# WHAT YOU SHOULD DO:
Copy the data below exactly.

--- BEGIN GIVEN MATERIAL ---

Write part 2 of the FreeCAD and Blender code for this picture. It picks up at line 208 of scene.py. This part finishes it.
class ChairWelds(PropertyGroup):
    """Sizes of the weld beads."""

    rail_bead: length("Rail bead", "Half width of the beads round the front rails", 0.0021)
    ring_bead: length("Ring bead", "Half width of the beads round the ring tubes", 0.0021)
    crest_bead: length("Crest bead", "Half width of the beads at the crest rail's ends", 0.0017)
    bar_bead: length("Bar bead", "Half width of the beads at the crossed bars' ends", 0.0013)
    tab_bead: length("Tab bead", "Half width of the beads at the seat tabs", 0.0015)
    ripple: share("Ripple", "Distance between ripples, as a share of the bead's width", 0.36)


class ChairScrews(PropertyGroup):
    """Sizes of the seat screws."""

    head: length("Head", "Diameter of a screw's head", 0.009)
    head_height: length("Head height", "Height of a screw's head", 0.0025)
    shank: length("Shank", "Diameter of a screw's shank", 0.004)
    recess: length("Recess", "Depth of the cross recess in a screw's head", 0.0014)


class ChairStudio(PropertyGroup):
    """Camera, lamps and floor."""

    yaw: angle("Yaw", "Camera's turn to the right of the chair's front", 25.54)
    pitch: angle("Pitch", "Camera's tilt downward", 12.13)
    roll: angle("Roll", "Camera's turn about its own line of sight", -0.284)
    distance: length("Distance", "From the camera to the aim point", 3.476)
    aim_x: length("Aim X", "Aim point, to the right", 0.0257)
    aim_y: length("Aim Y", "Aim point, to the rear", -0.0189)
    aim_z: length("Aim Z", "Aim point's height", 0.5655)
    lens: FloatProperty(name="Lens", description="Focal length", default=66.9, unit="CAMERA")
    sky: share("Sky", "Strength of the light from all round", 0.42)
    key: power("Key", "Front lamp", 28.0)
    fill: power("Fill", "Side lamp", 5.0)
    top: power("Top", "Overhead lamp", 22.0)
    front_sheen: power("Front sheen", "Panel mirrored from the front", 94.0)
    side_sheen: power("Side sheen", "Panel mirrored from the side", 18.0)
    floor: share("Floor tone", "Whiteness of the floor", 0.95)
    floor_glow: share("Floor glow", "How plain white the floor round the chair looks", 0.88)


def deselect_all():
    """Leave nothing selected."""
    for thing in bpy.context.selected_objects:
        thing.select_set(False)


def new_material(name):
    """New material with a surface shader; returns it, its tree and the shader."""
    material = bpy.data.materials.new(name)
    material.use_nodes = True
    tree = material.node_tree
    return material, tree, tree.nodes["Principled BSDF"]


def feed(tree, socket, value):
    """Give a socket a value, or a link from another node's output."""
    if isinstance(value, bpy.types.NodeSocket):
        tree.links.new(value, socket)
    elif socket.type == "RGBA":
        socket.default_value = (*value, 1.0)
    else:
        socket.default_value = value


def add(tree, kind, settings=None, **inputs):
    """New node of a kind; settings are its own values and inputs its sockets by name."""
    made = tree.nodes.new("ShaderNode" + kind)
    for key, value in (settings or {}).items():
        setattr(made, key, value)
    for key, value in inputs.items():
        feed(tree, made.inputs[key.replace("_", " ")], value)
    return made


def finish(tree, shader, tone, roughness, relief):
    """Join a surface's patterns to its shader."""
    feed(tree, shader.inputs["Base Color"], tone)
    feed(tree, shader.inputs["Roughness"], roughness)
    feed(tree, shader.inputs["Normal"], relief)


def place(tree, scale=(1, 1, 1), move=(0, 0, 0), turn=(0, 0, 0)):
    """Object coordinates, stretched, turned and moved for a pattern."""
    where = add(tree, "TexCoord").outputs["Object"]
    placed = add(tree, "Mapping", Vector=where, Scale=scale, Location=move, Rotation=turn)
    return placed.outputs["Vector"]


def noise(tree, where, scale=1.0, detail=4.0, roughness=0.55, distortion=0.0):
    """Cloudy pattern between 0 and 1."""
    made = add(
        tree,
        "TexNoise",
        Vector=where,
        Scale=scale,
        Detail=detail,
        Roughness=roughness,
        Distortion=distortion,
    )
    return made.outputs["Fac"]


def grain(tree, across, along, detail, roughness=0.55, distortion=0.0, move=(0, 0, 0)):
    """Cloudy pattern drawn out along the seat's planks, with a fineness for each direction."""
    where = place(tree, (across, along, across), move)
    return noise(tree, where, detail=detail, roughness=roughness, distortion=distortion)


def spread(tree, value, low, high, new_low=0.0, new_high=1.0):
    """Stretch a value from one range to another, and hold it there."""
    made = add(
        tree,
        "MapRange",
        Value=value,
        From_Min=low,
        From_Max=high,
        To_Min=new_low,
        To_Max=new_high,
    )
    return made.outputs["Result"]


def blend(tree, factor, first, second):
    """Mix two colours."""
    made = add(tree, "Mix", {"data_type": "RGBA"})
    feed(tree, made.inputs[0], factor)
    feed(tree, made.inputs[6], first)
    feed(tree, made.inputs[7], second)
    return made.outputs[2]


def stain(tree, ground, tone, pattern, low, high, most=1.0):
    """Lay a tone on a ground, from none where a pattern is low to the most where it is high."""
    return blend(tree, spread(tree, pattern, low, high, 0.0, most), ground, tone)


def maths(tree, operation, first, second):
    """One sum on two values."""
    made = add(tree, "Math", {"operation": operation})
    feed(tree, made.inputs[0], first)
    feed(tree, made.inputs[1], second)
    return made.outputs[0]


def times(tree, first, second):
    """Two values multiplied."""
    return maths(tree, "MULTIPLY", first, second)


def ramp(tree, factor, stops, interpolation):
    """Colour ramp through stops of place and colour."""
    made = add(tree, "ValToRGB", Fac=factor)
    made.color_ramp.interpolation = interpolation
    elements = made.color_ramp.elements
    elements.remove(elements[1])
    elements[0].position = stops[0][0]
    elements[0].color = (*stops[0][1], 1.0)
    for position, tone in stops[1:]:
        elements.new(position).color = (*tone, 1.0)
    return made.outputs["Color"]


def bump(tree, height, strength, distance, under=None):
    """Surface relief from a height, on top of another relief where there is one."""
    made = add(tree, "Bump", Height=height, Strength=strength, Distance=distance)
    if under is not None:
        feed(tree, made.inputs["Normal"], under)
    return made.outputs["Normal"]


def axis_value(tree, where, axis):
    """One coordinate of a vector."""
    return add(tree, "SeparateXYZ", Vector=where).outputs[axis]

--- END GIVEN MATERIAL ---

# FINISHED EXERCISE:
Write part 2 of the FreeCAD and Blender code for this picture. It picks up at line 208 of scene.py. This part finishes it.
class ChairWelds(PropertyGroup):
    """Sizes of the weld beads."""

    rail_bead: length("Rail bead", "Half width of the beads round the front rails", 0.0021)
    ring_bead: length("Ring bead", "Half width of the beads round the ring tubes", 0.0021)
    crest_bead: length("Crest bead", "Half width of the beads at the crest rail's ends", 0.0017)
    bar_bead: length("Bar bead", "Half width of the beads at the crossed bars' ends", 0.0013)
    tab_bead: length("Tab bead", "Half width of the beads at the seat tabs", 0.0015)
    ripple: share("Ripple", "Distance between ripples, as a share of the bead's width", 0.36)


class ChairScrews(PropertyGroup):
    """Sizes of the seat screws."""

    head: length("Head", "Diameter of a screw's head", 0.009)
    head_height: length("Head height", "Height of a screw's head", 0.0025)
    shank: length("Shank", "Diameter of a screw's shank", 0.004)
    recess: length("Recess", "Depth of the cross recess in a screw's head", 0.0014)


class ChairStudio(PropertyGroup):
    """Camera, lamps and floor."""

    yaw: angle("Yaw", "Camera's turn to the right of the chair's front", 25.54)
    pitch: angle("Pitch", "Camera's tilt downward", 12.13)
    roll: angle("Roll", "Camera's turn about its own line of sight", -0.284)
    distance: length("Distance", "From the camera to the aim point", 3.476)
    aim_x: length("Aim X", "Aim point, to the right", 0.0257)
    aim_y: length("Aim Y", "Aim point, to the rear", -0.0189)
    aim_z: length("Aim Z", "Aim point's height", 0.5655)
    lens: FloatProperty(name="Lens", description="Focal length", default=66.9, unit="CAMERA")
    sky: share("Sky", "Strength of the light from all round", 0.42)
    key: power("Key", "Front lamp", 28.0)
    fill: power("Fill", "Side lamp", 5.0)
    top: power("Top", "Overhead lamp", 22.0)
    front_sheen: power("Front sheen", "Panel mirrored from the front", 94.0)
    side_sheen: power("Side sheen", "Panel mirrored from the side", 18.0)
    floor: share("Floor tone", "Whiteness of the floor", 0.95)
    floor_glow: share("Floor glow", "How plain white the floor round the chair looks", 0.88)


def deselect_all():
    """Leave nothing selected."""
    for thing in bpy.context.selected_objects:
        thing.select_set(False)


def new_material(name):
    """New material with a surface shader; returns it, its tree and the shader."""
    material = bpy.data.materials.new(name)
    material.use_nodes = True
    tree = material.node_tree
    return material, tree, tree.nodes["Principled BSDF"]


def feed(tree, socket, value):
    """Give a socket a value, or a link from another node's output."""
    if isinstance(value, bpy.types.NodeSocket):
        tree.links.new(value, socket)
    elif socket.type == "RGBA":
        socket.default_value = (*value, 1.0)
    else:
        socket.default_value = value


def add(tree, kind, settings=None, **inputs):
    """New node of a kind; settings are its own values and inputs its sockets by name."""
    made = tree.nodes.new("ShaderNode" + kind)
    for key, value in (settings or {}).items():
        setattr(made, key, value)
    for key, value in inputs.items():
        feed(tree, made.inputs[key.replace("_", " ")], value)
    return made


def finish(tree, shader, tone, roughness, relief):
    """Join a surface's patterns to its shader."""
    feed(tree, shader.inputs["Base Color"], tone)
    feed(tree, shader.inputs["Roughness"], roughness)
    feed(tree, shader.inputs["Normal"], relief)


def place(tree, scale=(1, 1, 1), move=(0, 0, 0), turn=(0, 0, 0)):
    """Object coordinates, stretched, turned and moved for a pattern."""
    where = add(tree, "TexCoord").outputs["Object"]
    placed = add(tree, "Mapping", Vector=where, Scale=scale, Location=move, Rotation=turn)
    return placed.outputs["Vector"]


def noise(tree, where, scale=1.0, detail=4.0, roughness=0.55, distortion=0.0):
    """Cloudy pattern between 0 and 1."""
    made = add(
        tree,
        "TexNoise",
        Vector=where,
        Scale=scale,
        Detail=detail,
        Roughness=roughness,
        Distortion=distortion,
    )
    return made.outputs["Fac"]


def grain(tree, across, along, detail, roughness=0.55, distortion=0.0, move=(0, 0, 0)):
    """Cloudy pattern drawn out along the seat's planks, with a fineness for each direction."""
    where = place(tree, (across, along, across), move)
    return noise(tree, where, detail=detail, roughness=roughness, distortion=distortion)


def spread(tree, value, low, high, new_low=0.0, new_high=1.0):
    """Stretch a value from one range to another, and hold it there."""
    made = add(
        tree,
        "MapRange",
        Value=value,
        From_Min=low,
        From_Max=high,
        To_Min=new_low,
        To_Max=new_high,
    )
    return made.outputs["Result"]


def blend(tree, factor, first, second):
    """Mix two colours."""
    made = add(tree, "Mix", {"data_type": "RGBA"})
    feed(tree, made.inputs[0], factor)
    feed(tree, made.inputs[6], first)
    feed(tree, made.inputs[7], second)
    return made.outputs[2]


def stain(tree, ground, tone, pattern, low, high, most=1.0):
    """Lay a tone on a ground, from none where a pattern is low to the most where it is high."""
    return blend(tree, spread(tree, pattern, low, high, 0.0, most), ground, tone)


def maths(tree, operation, first, second):
    """One sum on two values."""
    made = add(tree, "Math", {"operation": operation})
    feed(tree, made.inputs[0], first)
    feed(tree, made.inputs[1], second)
    return made.outputs[0]


def times(tree, first, second):
    """Two values multiplied."""
    return maths(tree, "MULTIPLY", first, second)


def ramp(tree, factor, stops, interpolation):
    """Colour ramp through stops of place and colour."""
    made = add(tree, "ValToRGB", Fac=factor)
    made.color_ramp.interpolation = interpolation
    elements = made.color_ramp.elements
    elements.remove(elements[1])
    elements[0].position = stops[0][0]
    elements[0].color = (*stops[0][1], 1.0)
    for position, tone in stops[1:]:
        elements.new(position).color = (*tone, 1.0)
    return made.outputs["Color"]


def bump(tree, height, strength, distance, under=None):
    """Surface relief from a height, on top of another relief where there is one."""
    made = add(tree, "Bump", Height=height, Strength=strength, Distance=distance)
    if under is not None:
        feed(tree, made.inputs["Normal"], under)
    return made.outputs["Normal"]


def axis_value(tree, where, axis):
    """One coordinate of a vector."""
    return add(tree, "SeparateXYZ", Vector=where).outputs[axis]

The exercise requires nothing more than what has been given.